The side effects you speak of are the result of bad practice. You're basing your argument on bad practice. How valid can your argument be? That would be akin to me saying I don't walk on sidewalks because I saw a few people trip on the sidewalk. It makes no sense at all.
No, I'm basing my result on good practice, or else I would agree with the bad practice. Your also ignoring the fact that I stated that Hunter has a more thin build than most dogs, and a little extra food can change his weight. But besides that, taking into concideration your sidewalk example. No, I would walk on the sidewalk, but wouldn't you be a little bit more careful when you saw a tree root, a rock, a large bump in the sidewalk, after seeing someone else trip on that object. Or lets say you don't like walking because your feet hurt too much. But lets say now I am driving a car, because I don't want to walk. Both walking and driving a car accomplish the same thing, yet driving the car seems to be less rational for some reason.
You're contradicting yourself. A minute ago you said your dog wouldn't concentrate with treats. What effect would elicit that response if it's not the value of the reinforcer? Wouldn't the prudent trainer harness that value to effect his training?
My dog does not concentrate with treats, no. My value, I think your talking about, is not the food, because it breaks the system by him not concentrating. The true value is the happiness from me, the owner. To be truthful, I didn't really understand this one.
Stimuli and training do go together except you're overlooking one very important point...a point we can't overlook when teaching recall. How a dog wants to behave and how we want the dog to behave are two different things. A "thinking" dog behaves because he finds behaving rewarding. A "trained" dog behaves because of a consequence (either appetitive or aversive). Once again because as subtle as it is in words, the behavior is vastly different. A "thinking" dog behaves because the act of behaving (trying behavior) is rewarding. A "trained" dog behaves because of the conditions for the behavior.

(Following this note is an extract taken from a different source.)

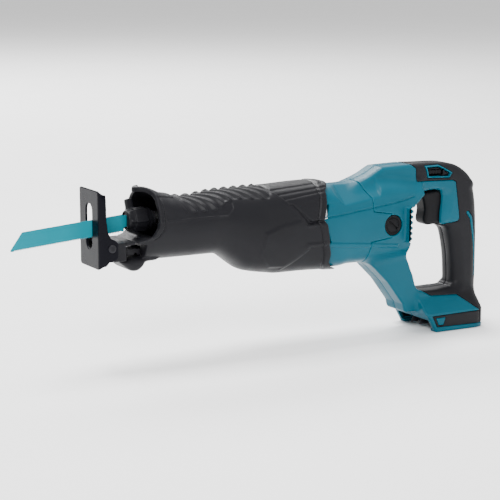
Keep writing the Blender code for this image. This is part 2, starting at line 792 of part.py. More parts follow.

I still see the same thing. The thinking dog is doing it for the reward and the trained dog is doing it for "appetitive" consequence, aka reward? The thinking dog behaves because it likes trying the behavior, but a trained dog wouldn't do anything if it didn't like the behavior as well.
Praise, being a secondary reinforcer, sets a very low condition for behavior. Recall is so important that we need to either condition the behavior to a primary reinforcer, one the dog prefers or, (and I maintain we need both) teach the dog that working with us (behvaing and trying behavior) is very rewarding. How do you get a dog to try an alternate behavior when chasing a squirrel if he hasn't been taught that trying an alternate behavior can be as rewarding as chasing a squirrel?
What says a primary and secondary reinforcer can't change. I believe, to my dog, praise IS a primary reinforcer, because it is just that, a reinforcement. Food to Hunter is a necessity, but it is not part of my training process, so it leaves as a reinforcer. It's the same case as someone using a toy instead of treats, because a dog isn't listening to the owner through treats. The toy or kong then becomes the reinforcer, and the food just a basic necessity. To the dog, the command and praise would be more important than the squirrel, just as treats would...if not it would be apparent in the dogs behavior if it was working or not.
And I maintain there is a difference between a dog who thinks when told to do something and one who thinks to figure it out without being told. You call that a higher level of training...I call it the natural way dogs learn. Dogs want to maximize reinforcers, not maintain a neutral level of reinforcement.
If it's the natural way dogs learn, which I agree with, then I don't see how they can be seperated. Again, what if food is not the maximim reinforcer?
The dog offers the behavior voluntarily. If the dog is not rewarded he can not pair the behavior with the consequence. But you do not have to cue anything to get behavior from a dog, especially one who's been rewarded for volunteering it.
I thought that's what I said.
Nope. "Habit training" as you call it is when your criteria doesn't change. If your criteria doesn't change neither will the dog's behavior. You can forever change your criteria for a "thinking" dog and he will continue to approximate behavior for you, and it's the trainer's skill that decreases fluency.
Well...what's wrong with it? Then a criteria would be something like "sit". When you sit, you want your dog to sit, unchanged...I don't understand where that is going.
NOTE - Sorry for any spelling errors, I was studying for spanish. So that combined with late night studying, Im feeling a little tipsy.